**** Source data

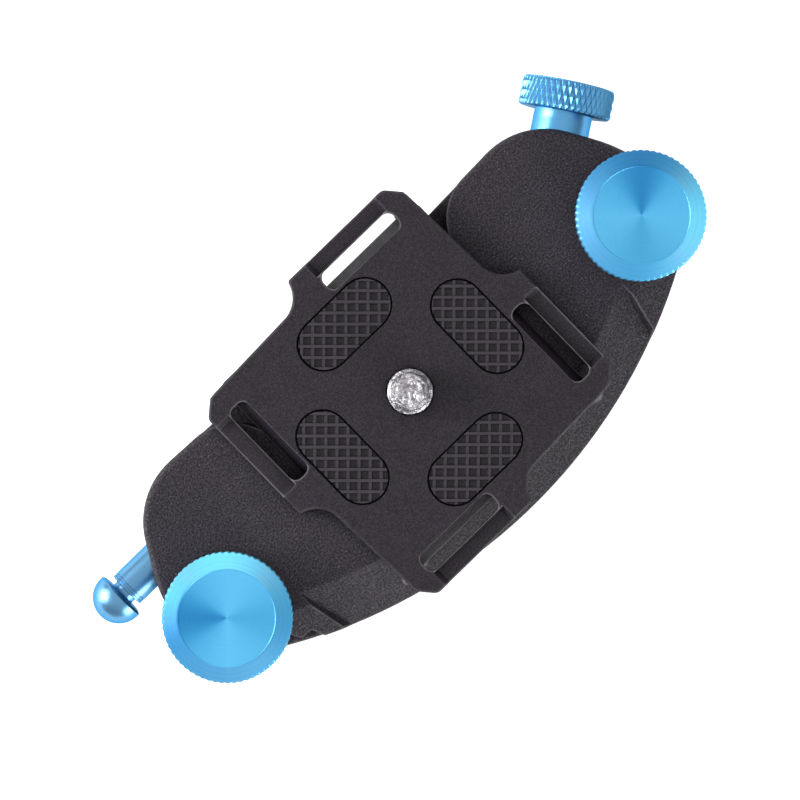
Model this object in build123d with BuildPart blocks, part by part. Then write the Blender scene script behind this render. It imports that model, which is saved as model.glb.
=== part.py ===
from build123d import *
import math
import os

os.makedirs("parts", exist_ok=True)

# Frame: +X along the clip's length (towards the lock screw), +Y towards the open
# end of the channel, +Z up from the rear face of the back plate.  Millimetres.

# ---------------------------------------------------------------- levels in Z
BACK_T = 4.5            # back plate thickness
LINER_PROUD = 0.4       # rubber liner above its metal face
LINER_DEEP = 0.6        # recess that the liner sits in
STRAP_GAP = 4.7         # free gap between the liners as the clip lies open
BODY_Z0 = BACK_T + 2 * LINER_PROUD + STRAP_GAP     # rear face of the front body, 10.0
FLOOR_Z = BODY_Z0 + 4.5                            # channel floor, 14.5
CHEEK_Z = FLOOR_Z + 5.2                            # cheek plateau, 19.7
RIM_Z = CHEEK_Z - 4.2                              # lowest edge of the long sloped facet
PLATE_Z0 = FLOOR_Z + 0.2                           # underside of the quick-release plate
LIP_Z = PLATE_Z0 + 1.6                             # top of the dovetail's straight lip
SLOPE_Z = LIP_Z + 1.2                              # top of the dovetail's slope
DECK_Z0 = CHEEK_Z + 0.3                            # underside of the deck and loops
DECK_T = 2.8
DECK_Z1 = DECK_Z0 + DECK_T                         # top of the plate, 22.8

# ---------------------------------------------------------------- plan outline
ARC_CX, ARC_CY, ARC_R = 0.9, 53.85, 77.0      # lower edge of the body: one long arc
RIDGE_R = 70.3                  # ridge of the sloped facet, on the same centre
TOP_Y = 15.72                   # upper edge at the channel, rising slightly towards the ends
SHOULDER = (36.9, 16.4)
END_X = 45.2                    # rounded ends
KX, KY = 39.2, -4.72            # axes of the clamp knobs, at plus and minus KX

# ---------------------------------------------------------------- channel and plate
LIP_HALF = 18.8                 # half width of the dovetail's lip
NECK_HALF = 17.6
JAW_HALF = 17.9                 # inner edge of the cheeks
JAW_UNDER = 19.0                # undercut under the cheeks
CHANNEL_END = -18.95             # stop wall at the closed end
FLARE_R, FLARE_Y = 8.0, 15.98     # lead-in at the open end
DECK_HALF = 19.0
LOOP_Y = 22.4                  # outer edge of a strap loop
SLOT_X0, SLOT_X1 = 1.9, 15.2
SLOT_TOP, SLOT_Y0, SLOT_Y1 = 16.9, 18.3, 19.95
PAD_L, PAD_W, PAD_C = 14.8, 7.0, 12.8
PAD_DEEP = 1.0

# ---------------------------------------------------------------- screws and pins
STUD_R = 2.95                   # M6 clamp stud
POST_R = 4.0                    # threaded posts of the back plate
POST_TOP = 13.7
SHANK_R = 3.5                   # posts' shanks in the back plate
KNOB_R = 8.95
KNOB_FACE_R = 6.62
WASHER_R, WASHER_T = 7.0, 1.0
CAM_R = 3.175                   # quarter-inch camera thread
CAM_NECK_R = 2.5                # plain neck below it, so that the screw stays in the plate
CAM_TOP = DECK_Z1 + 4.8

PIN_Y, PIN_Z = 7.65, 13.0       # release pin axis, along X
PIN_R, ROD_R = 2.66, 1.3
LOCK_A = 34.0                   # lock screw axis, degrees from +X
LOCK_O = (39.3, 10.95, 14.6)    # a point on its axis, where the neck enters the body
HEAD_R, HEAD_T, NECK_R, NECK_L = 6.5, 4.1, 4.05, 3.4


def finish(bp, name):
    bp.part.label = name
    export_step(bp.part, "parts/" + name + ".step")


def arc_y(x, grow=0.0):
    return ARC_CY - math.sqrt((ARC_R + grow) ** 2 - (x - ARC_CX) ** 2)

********

--- Goal of the exercise ---
Give back the whole listing exactly as it reads.

--- Solution ---
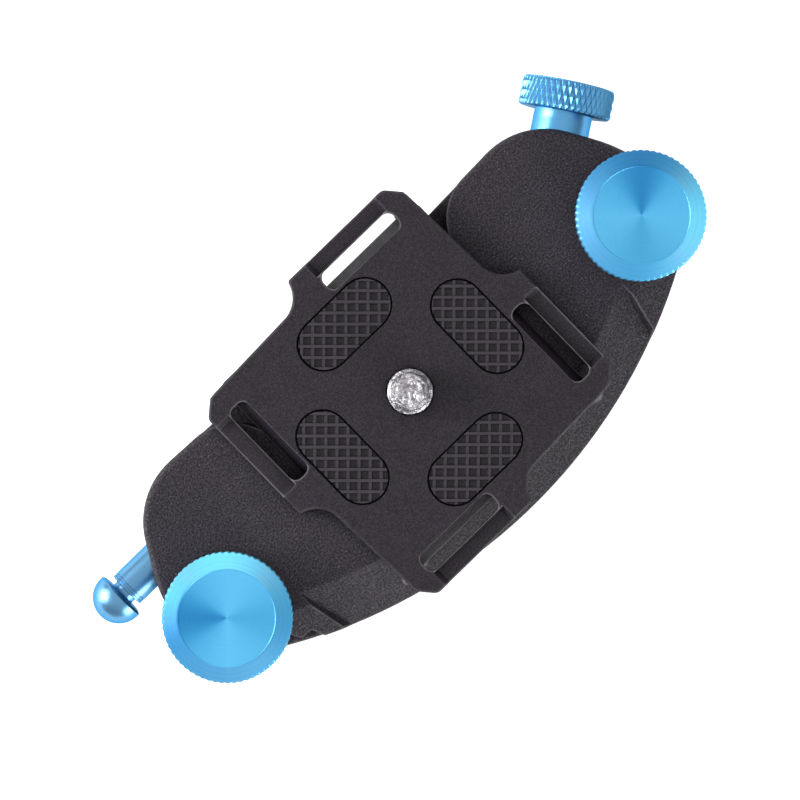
Model this object in build123d with BuildPart blocks, part by part. Then write the Blender scene script behind this render. It imports that model, which is saved as model.glb.
=== part.py ===
from build123d import *
import math
import os

os.makedirs("parts", exist_ok=True)

# Frame: +X along the clip's length (towards the lock screw), +Y towards the open
# end of the channel, +Z up from the rear face of the back plate.  Millimetres.

# ---------------------------------------------------------------- levels in Z
BACK_T = 4.5            # back plate thickness
LINER_PROUD = 0.4       # rubber liner above its metal face
LINER_DEEP = 0.6        # recess that the liner sits in
STRAP_GAP = 4.7         # free gap between the liners as the clip lies open
BODY_Z0 = BACK_T + 2 * LINER_PROUD + STRAP_GAP     # rear face of the front body, 10.0
FLOOR_Z = BODY_Z0 + 4.5                            # channel floor, 14.5
CHEEK_Z = FLOOR_Z + 5.2                            # cheek plateau, 19.7
RIM_Z = CHEEK_Z - 4.2                              # lowest edge of the long sloped facet
PLATE_Z0 = FLOOR_Z + 0.2                           # underside of the quick-release plate
LIP_Z = PLATE_Z0 + 1.6                             # top of the dovetail's straight lip
SLOPE_Z = LIP_Z + 1.2                              # top of the dovetail's slope
DECK_Z0 = CHEEK_Z + 0.3                            # underside of the deck and loops
DECK_T = 2.8
DECK_Z1 = DECK_Z0 + DECK_T                         # top of the plate, 22.8

# ---------------------------------------------------------------- plan outline
ARC_CX, ARC_CY, ARC_R = 0.9, 53.85, 77.0      # lower edge of the body: one long arc
RIDGE_R = 70.3                  # ridge of the sloped facet, on the same centre
TOP_Y = 15.72                   # upper edge at the channel, rising slightly towards the ends
SHOULDER = (36.9, 16.4)
END_X = 45.2                    # rounded ends
KX, KY = 39.2, -4.72            # axes of the clamp knobs, at plus and minus KX

# ---------------------------------------------------------------- channel and plate
LIP_HALF = 18.8                 # half width of the dovetail's lip
NECK_HALF = 17.6
JAW_HALF = 17.9                 # inner edge of the cheeks
JAW_UNDER = 19.0                # undercut under the cheeks
CHANNEL_END = -18.95             # stop wall at the closed end
FLARE_R, FLARE_Y = 8.0, 15.98     # lead-in at the open end
DECK_HALF = 19.0
LOOP_Y = 22.4                  # outer edge of a strap loop
SLOT_X0, SLOT_X1 = 1.9, 15.2
SLOT_TOP, SLOT_Y0, SLOT_Y1 = 16.9, 18.3, 19.95
PAD_L, PAD_W, PAD_C = 14.8, 7.0, 12.8
PAD_DEEP = 1.0

# ---------------------------------------------------------------- screws and pins
STUD_R = 2.95                   # M6 clamp stud
POST_R = 4.0                    # threaded posts of the back plate
POST_TOP = 13.7
SHANK_R = 3.5                   # posts' shanks in the back plate
KNOB_R = 8.95
KNOB_FACE_R = 6.62
WASHER_R, WASHER_T = 7.0, 1.0
CAM_R = 3.175                   # quarter-inch camera thread
CAM_NECK_R = 2.5                # plain neck below it, so that the screw stays in the plate
CAM_TOP = DECK_Z1 + 4.8

PIN_Y, PIN_Z = 7.65, 13.0       # release pin axis, along X
PIN_R, ROD_R = 2.66, 1.3
LOCK_A = 34.0                   # lock screw axis, degrees from +X
LOCK_O = (39.3, 10.95, 14.6)    # a point on its axis, where the neck enters the body
HEAD_R, HEAD_T, NECK_R, NECK_L = 6.5, 4.1, 4.05, 3.4


def finish(bp, name):
    bp.part.label = name
    export_step(bp.part, "parts/" + name + ".step")


def arc_y(x, grow=0.0):
    return ARC_CY - math.sqrt((ARC_R + grow) ** 2 - (x - ARC_CX) ** 2)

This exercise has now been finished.